== DATA FOR THIS TASK ==
——————————

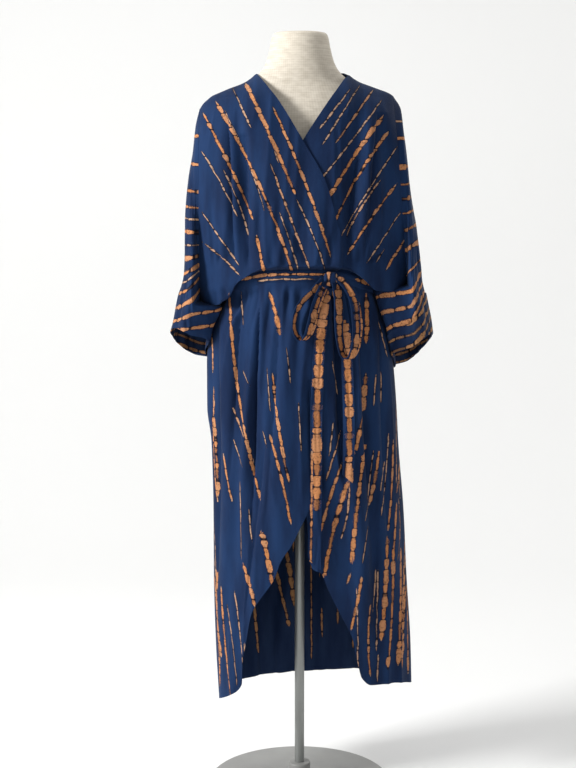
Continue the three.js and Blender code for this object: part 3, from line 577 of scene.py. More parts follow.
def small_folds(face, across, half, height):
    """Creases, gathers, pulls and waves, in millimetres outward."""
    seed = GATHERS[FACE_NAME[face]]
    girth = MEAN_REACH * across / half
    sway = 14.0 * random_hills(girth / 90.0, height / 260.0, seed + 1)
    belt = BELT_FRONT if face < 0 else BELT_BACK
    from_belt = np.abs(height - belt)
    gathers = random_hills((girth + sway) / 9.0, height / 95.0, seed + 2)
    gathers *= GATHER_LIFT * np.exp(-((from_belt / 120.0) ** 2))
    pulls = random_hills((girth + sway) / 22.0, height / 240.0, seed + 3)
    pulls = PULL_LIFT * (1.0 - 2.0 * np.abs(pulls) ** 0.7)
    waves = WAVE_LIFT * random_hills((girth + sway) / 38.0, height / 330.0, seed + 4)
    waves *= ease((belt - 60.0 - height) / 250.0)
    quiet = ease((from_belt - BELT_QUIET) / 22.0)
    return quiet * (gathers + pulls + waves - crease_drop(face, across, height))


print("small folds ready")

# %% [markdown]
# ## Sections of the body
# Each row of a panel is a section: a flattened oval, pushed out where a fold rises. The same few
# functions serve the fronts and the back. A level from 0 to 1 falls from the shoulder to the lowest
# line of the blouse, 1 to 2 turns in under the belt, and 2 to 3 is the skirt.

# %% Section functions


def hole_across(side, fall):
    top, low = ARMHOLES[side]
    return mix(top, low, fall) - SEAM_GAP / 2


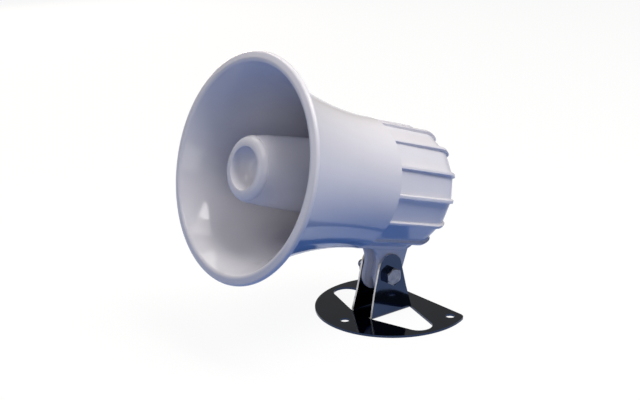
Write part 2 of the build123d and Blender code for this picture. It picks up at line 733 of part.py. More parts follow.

——————————

All of the lines above must be returned exactly.

== OUTPUT OF THE EXERCISE ==
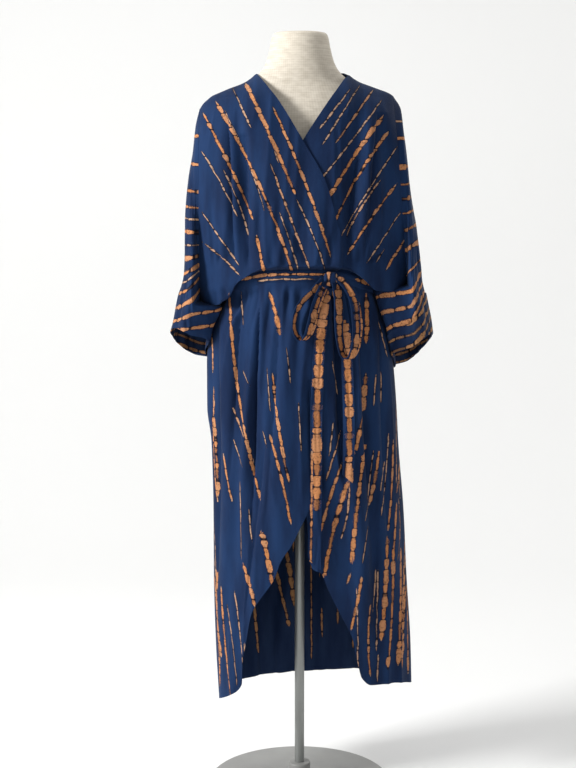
Continue the three.js and Blender code for this object: part 3, from line 577 of scene.py. More parts follow.
def small_folds(face, across, half, height):
    """Creases, gathers, pulls and waves, in millimetres outward."""
    seed = GATHERS[FACE_NAME[face]]
    girth = MEAN_REACH * across / half
    sway = 14.0 * random_hills(girth / 90.0, height / 260.0, seed + 1)
    belt = BELT_FRONT if face < 0 else BELT_BACK
    from_belt = np.abs(height - belt)
    gathers = random_hills((girth + sway) / 9.0, height / 95.0, seed + 2)
    gathers *= GATHER_LIFT * np.exp(-((from_belt / 120.0) ** 2))
    pulls = random_hills((girth + sway) / 22.0, height / 240.0, seed + 3)
    pulls = PULL_LIFT * (1.0 - 2.0 * np.abs(pulls) ** 0.7)
    waves = WAVE_LIFT * random_hills((girth + sway) / 38.0, height / 330.0, seed + 4)
    waves *= ease((belt - 60.0 - height) / 250.0)
    quiet = ease((from_belt - BELT_QUIET) / 22.0)
    return quiet * (gathers + pulls + waves - crease_drop(face, across, height))


print("small folds ready")

# %% [markdown]
# ## Sections of the body
# Each row of a panel is a section: a flattened oval, pushed out where a fold rises. The same few
# functions serve the fronts and the back. A level from 0 to 1 falls from the shoulder to the lowest
# line of the blouse, 1 to 2 turns in under the belt, and 2 to 3 is the skirt.

# %% Section functions


def hole_across(side, fall):
    top, low = ARMHOLES[side]
    return mix(top, low, fall) - SEAM_GAP / 2


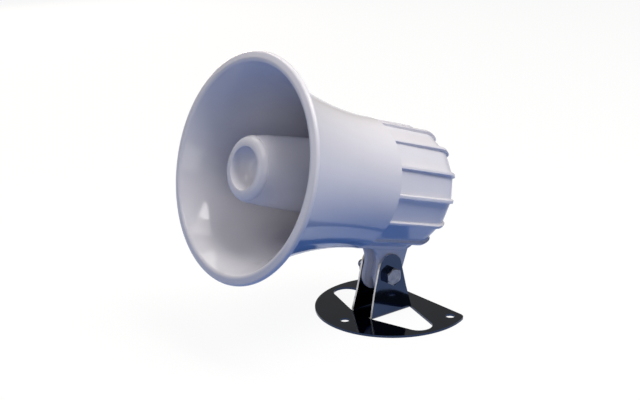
Write part 2 of the build123d and Blender code for this picture. It picks up at line 733 of part.py. More parts follow.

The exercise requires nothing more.